ECLI:NL:HR:2004:AR2036
Hoge Raad
- Cassatie
- F.H. Koster
- G.J.M. Corstens
- A.J.A. van Dorst
- W.A.M. van Schendel
- J. de Hullu
- Rechtspraak.nl
Cassatieberoep tegen ongegrondverklaring beklag teruggave inbeslaggenomen voorwerpen
In deze zaak heeft de Hoge Raad op 14 december 2004 uitspraak gedaan in het cassatieberoep van klagers tegen een beschikking van het Gerechtshof te 's-Hertogenbosch. De klagers, geboren in 1946 en 1945, hadden een beklag ingediend op basis van artikel 552a van het Wetboek van Strafvordering, met als doel de teruggave van inbeslaggenomen voorwerpen.
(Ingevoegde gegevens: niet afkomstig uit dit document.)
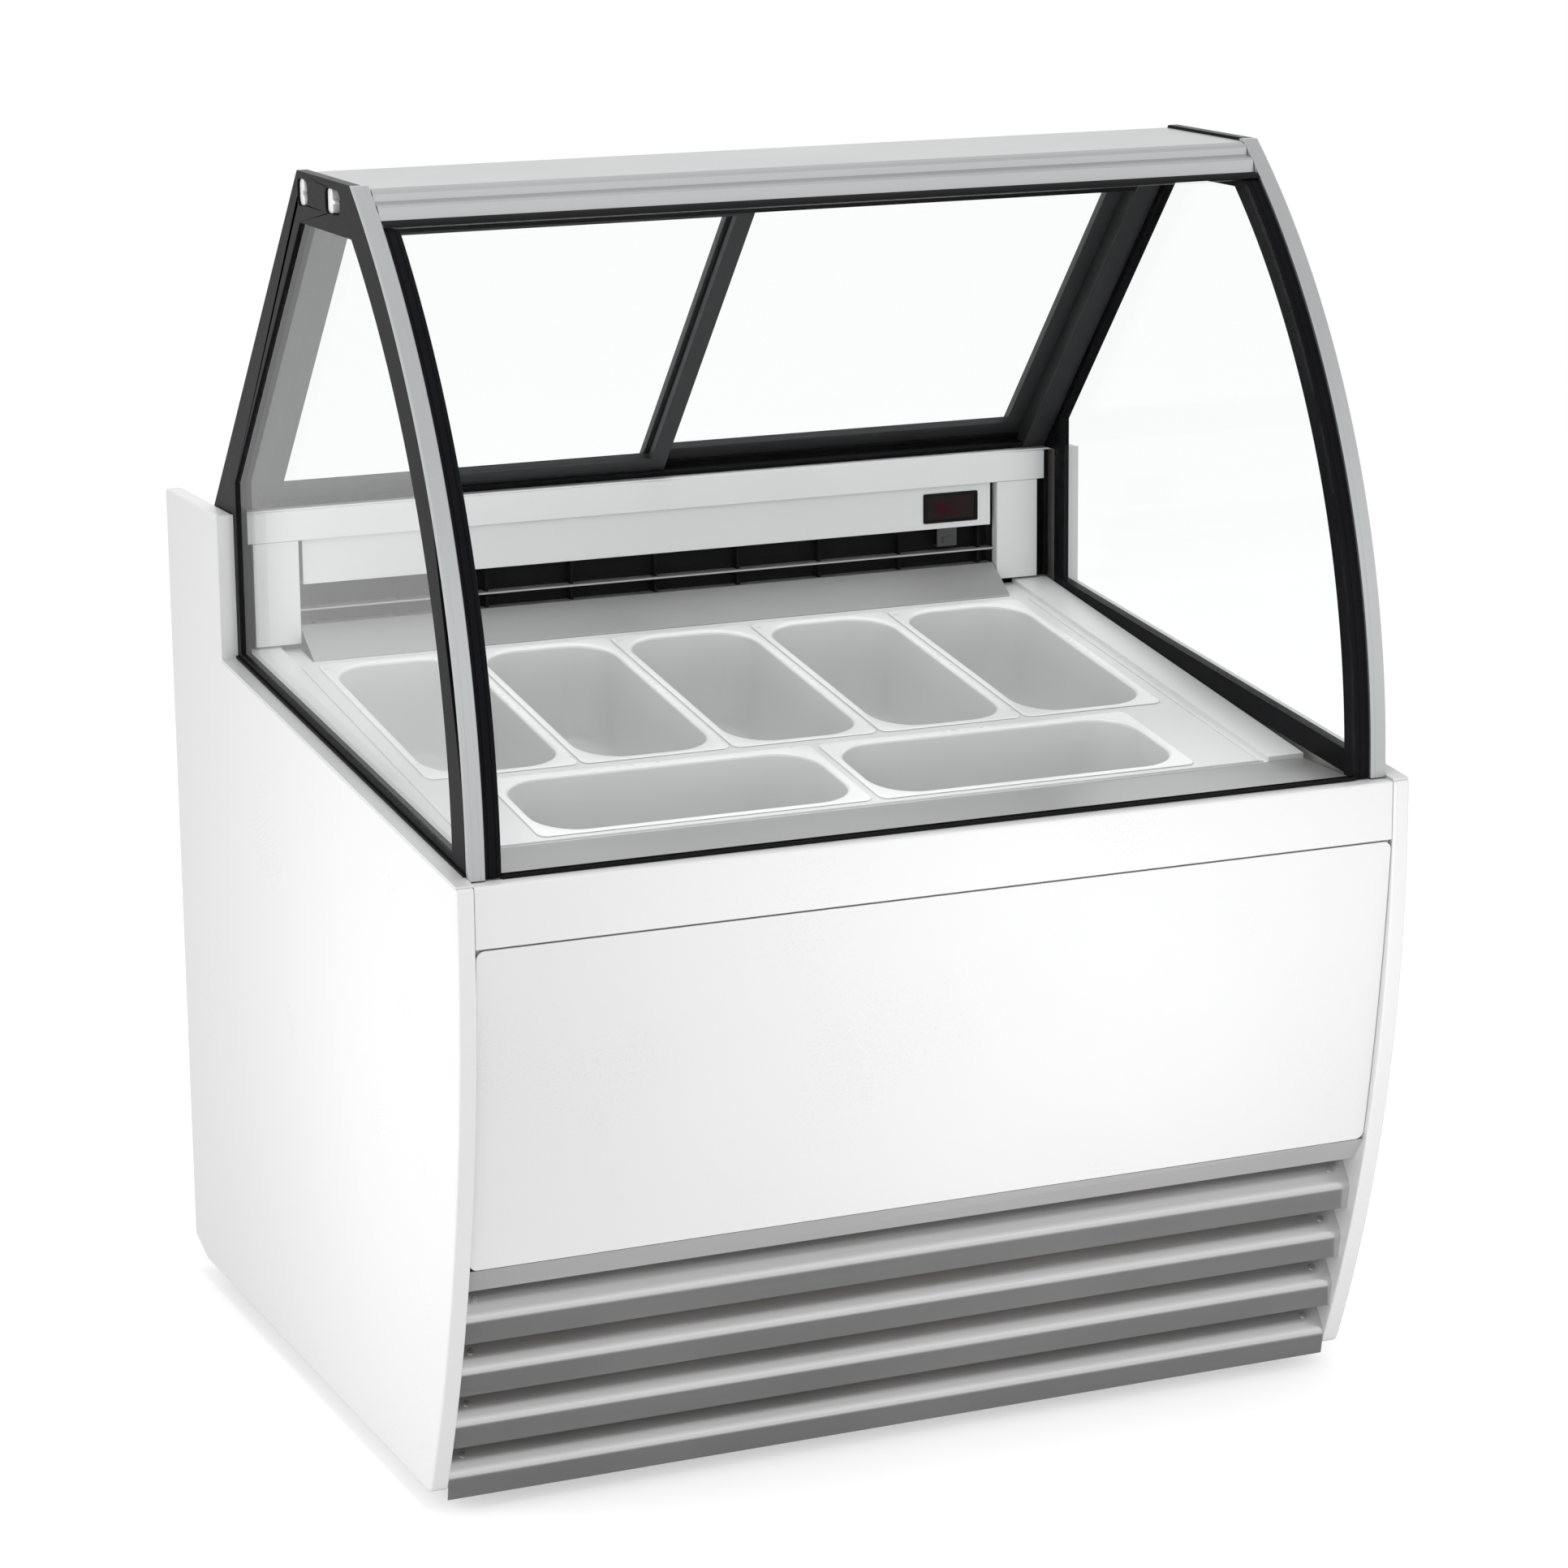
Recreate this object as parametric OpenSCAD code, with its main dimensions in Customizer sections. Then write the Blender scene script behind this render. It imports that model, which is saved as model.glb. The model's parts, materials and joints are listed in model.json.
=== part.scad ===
// Ice cream dipping cabinet: seven pans under a curved glass canopy, with the
// refrigeration below. X runs across the cabinet, the customer's side faces -Y
// and +Z is up. The origin is on the floor under the middle of the cabinet.
// Heights in the modules count from the underside of the skirt, and raised()
// lifts each piece by the height of the levelling feet.

/* [Cabinet] */
// Width over the end panels
cabinet_w = 1026; // [1000:2:1060]
// Depth from the front to the back of the end panels
cabinet_d = 940; // [930:5:960]
// Gap between the floor and the skirt
foot_h = 22; // [18:1:40]
// Thickness of an end panel
panel_t = 18; // [14:1:20]
// Height of the end panels at the front, above the skirt
front_h = 650; // [640:5:660]
// Height of the end panels at the back, above the skirt
back_h = 884; // [880:2:890]
// Sheet metal thickness of the body
sheet_t = 2; // [1.5:0.5:2.5]

/* [Canopy] */
// Radius of the curved front
canopy_r = 825; // [815:5:835]
// Height of the canopy's top, above the skirt
canopy_h = 1274; // [1270:1:1278]
// Height of the header beam's underside, above the skirt
header_z = 1237; // [1232:1:1239]
// Thickness of the glass
glass_t = 6; // [5:0.5:6]
// Width of the black border round an end glass
border_w = 38; // [34:1:42]
// Width of an aluminium corner trim
trim_w = 17.5; // [15:0.5:22]

/* [Pans] */
// Slope of the pan deck towards the customer, in degrees
deck_tilt = 8; // [7.5:0.1:8.4]
// Length of a pan over its rim
pan_l = 360; // [355:1:362]
// Width of a pan over its rim
pan_w = 165; // [160:1:166]
// Depth of a pan
pan_depth = 120; // [90:5:130]
// Distance between neighbouring pans' centres
pan_pitch = 167.7; // [167:0.1:169]

/* [Skirt] */
// Distance between neighbouring louvre slats
slat_pitch = 59.5; // [58:0.5:60]
// Slope of a slat's upper face from upright, in degrees
slat_tilt = 36; // [30:1:40]
// Radius of a slat's rolled nose
slat_r = 14; // [8:1:16]

/* [Rear doors] */
// Slope of the rear doors from upright, in degrees
door_lean = 40.7; // [40:0.1:41]
// Thickness of a door frame
door_t = 9; // [8:0.5:9]
// Width of a door stile
stile_w = 20; // [16:1:24]

/* [Hidden] */
$fn = 64;
// Facets of the large arcs
ARC_FN = 360;
// Facets of the very large arc of the front panel
WIDE_ARC_FN = 1080;

half_w = cabinet_w / 2;
half_d = cabinet_d / 2;
inner_x = half_w - panel_t;
front_y = -half_d + 2;
panel_foot = 4;

// The end panels' raised back part and sloping low part
step_y = 276;
step_z = 726;
edge_slope = (step_z - front_h) / (step_y + half_d);
function edge_z(y) = front_h + (y + half_d) * edge_slope;

// The skirt sweeps back along one arc
sweep_r = 1490;
sweep_z = 600;

// The front panel is bent to one very large arc
bow_r = 3000;
bow_top = 587.5;
bow_foot = 257;
bow_lean = 4.5;
bow_y = front_y + bow_r * cos(bow_lean);
bow_z = 588 + bow_r * sin(bow_lean);

// The canopy's front is one arc about this axis
canopy_y = -453 + canopy_r;
canopy_z = front_h;
frame_t = 12;
frame_x = inner_x - frame_t;
trim_t = 6;
trim_x = inner_x - trim_w;
window_r = canopy_r - trim_t - border_w;
window_top = header_z - 15;
gasket_h = 10;
glass_r = canopy_r - 3;
seal_w = 17;
seal_depth = 23;
seal_x = trim_x - seal_w;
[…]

De Rechtbank te Roermond had eerder op basis van artikel 36b, eerste lid onder 4º, van het Wetboek van Strafrecht, de onttrekking aan het verkeer van deze voorwerpen uitgesproken. De Hoge Raad heeft in de zaken met nummers 01552/04 B en 01553/04 B het cassatieberoep verworpen, waardoor de klagers niet-ontvankelijk zijn verklaard in hun beroep tegen de beschikking van het Hof. De Hoge Raad oordeelde dat, gezien de eerdere beslissing, de klagers niet meer ontvankelijk konden worden verklaard in hun cassatieberoep tegen de ongegrondverklaring van hun klaagschrift. De uitspraak benadrukt de strikte toepassing van de ontvankelijkheidseisen in cassatieprocedures, vooral wanneer eerdere beslissingen onherroepelijk zijn geworden. De beschikking van de Hoge Raad is gegeven door vice-president F.H. Koster en vier andere raadsheren, en is openbaar uitgesproken tijdens de zitting op 14 december 2004.